A cast of suitably bratty children, Oscar-nominated songs by Anthony Newley and a disturbing, psychedelic boat ride sequence did not prevent Dahl feeling "disappointed" in the movie.
"He thought it placed too much emphasis on Willy Wonka and not enough on Charlie," said Liz Attenborough, trustee of the Roald Dahl Museum and Story Centre in Buckinghamshire. "For him the book was about Charlie."
Dahl lost faith in Hollywood's ability to do justice to his stories
While that may have irritated the author, the film's deviations from the original Chocolate Factory plot infuriated him.
Re-worked by The Omen writer David Seltzer, the movie turned sweetshop rival Slugworth into a Wonka spy and encouraged Charlie and Grandpa Joe to belch their way to salvation.
His second wife, Felicity Dahl, understood the author's frustration. "They always want to change a book's storyline," she said in 1996.
"What makes Hollywood think children want the endings changed for a film, when they accept it in a book?"
Subsequent movie versions of Dahl books - such as Matilda, The BFG, Danny the Champion of the World and The Witches - brought a similarly hostile response, the author dismissing the latter film as "utterly appalling".
Feeling that another brush with Hollywood would bring one creative clash too many, Dahl refused to entertain the idea of a second Charlie and the Chocolate Factory film.

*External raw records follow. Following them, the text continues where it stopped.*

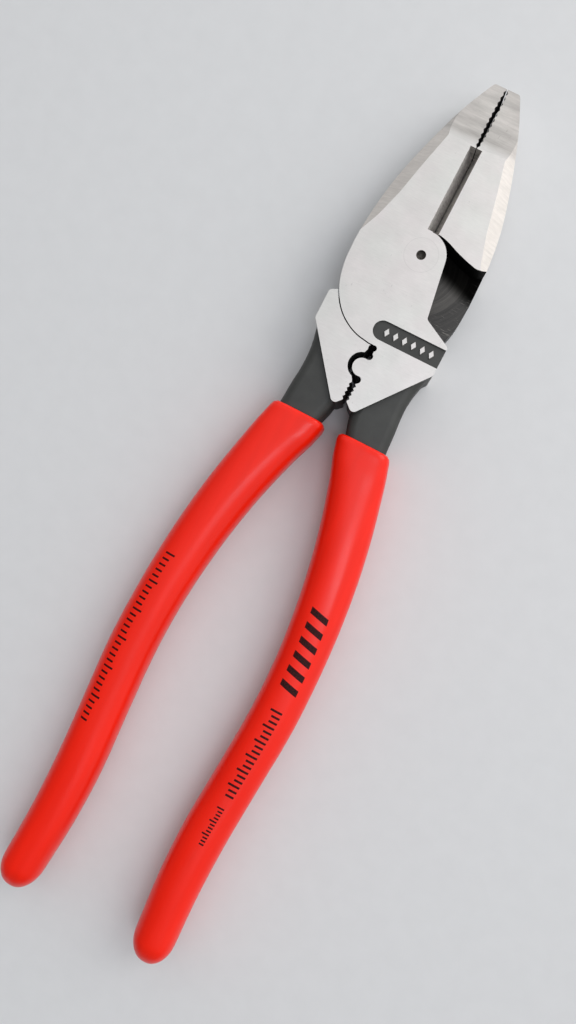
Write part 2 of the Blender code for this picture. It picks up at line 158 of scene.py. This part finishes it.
# The section's exponent falls from a rounded rectangle's at the mouth to an oval's behind
MOUTH_Y = -48 * MM
MOUTH_EXPONENT = 4.55
OVAL_EXPONENT = 2.45
ROUNDING_LENGTH = 11 * MM
ROUNDING_POWER = 1.3

# Printed marks, in millimetres: across is from the grip's middle line, away from the other grip
INK_RISE = 0.045
INK_DEPTH = 0.12
MARK_STEPS = (6, 3)
BAR_COUNT = 6
BAR_START_Y = -89.5
BAR_PITCH = 3.9
BAR_WIDTH = 1.7
BAR_SLANT = 1.2
BAR_ACROSS = (-2.4, 2.6)
# Tick rows: count, first y, pitch, width, every how many a long one, and the places across where the
# long and the short ticks start and where both end
COARSE_TICKS = (18, -117.0, 1.45, 0.55, 3, -1.7, -0.8, 1.5)
FINE_TICKS = (12, -145.5, 0.95, 0.4, 4, -1.0, -0.3, 1.0)
LEFT_TICKS = (30, -94.5, 1.65, 0.5, 5, 1.0, 1.7, 3.6)


# Node trees

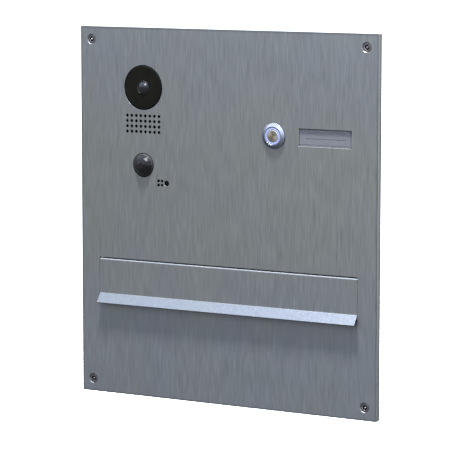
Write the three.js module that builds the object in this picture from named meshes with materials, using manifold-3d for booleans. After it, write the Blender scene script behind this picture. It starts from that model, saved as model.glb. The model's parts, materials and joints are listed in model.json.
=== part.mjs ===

After Dahl's death in 1990, Felicity Dahl became the protector of his literary legacy. Six years later she began the process of vetting directors, actors and screenplays for a new Chocolate Factory movie.
Jim Carrey and Adam Sandler were among the actors considered for the Willy Wonka role, while Bruce Almighty director Tom Shadyac was suggested as film-maker.
It was finally decided that Tim Burton would direct Johnny Depp in the new $150m (£86m) movie, a partnership that had proved fruitful in 1990's Edward Scissorhands and 1999's Sleepy Hollow.
Tim Burton said that his adaptation would be dark and sinister
Burton soon declared this his version would be darker than the 1971 movie.
"I don't want to crush people's childhood dreams, but the original film is sappy," Burton said.
"I responded to the children's book because it respected that children can be adult, and I think adults forget that."
As he began to create a 192,000-gallon chocolate lake to engulf character Augustus Gloop, and training 40 squirrels to pounce upon Veruca Salt, Burton said the new film would feature "a sort of foreboding".
"Very sinister things are very much a part of childhood," he said.
It was a sentiment that even Roald Dahl would have approved of.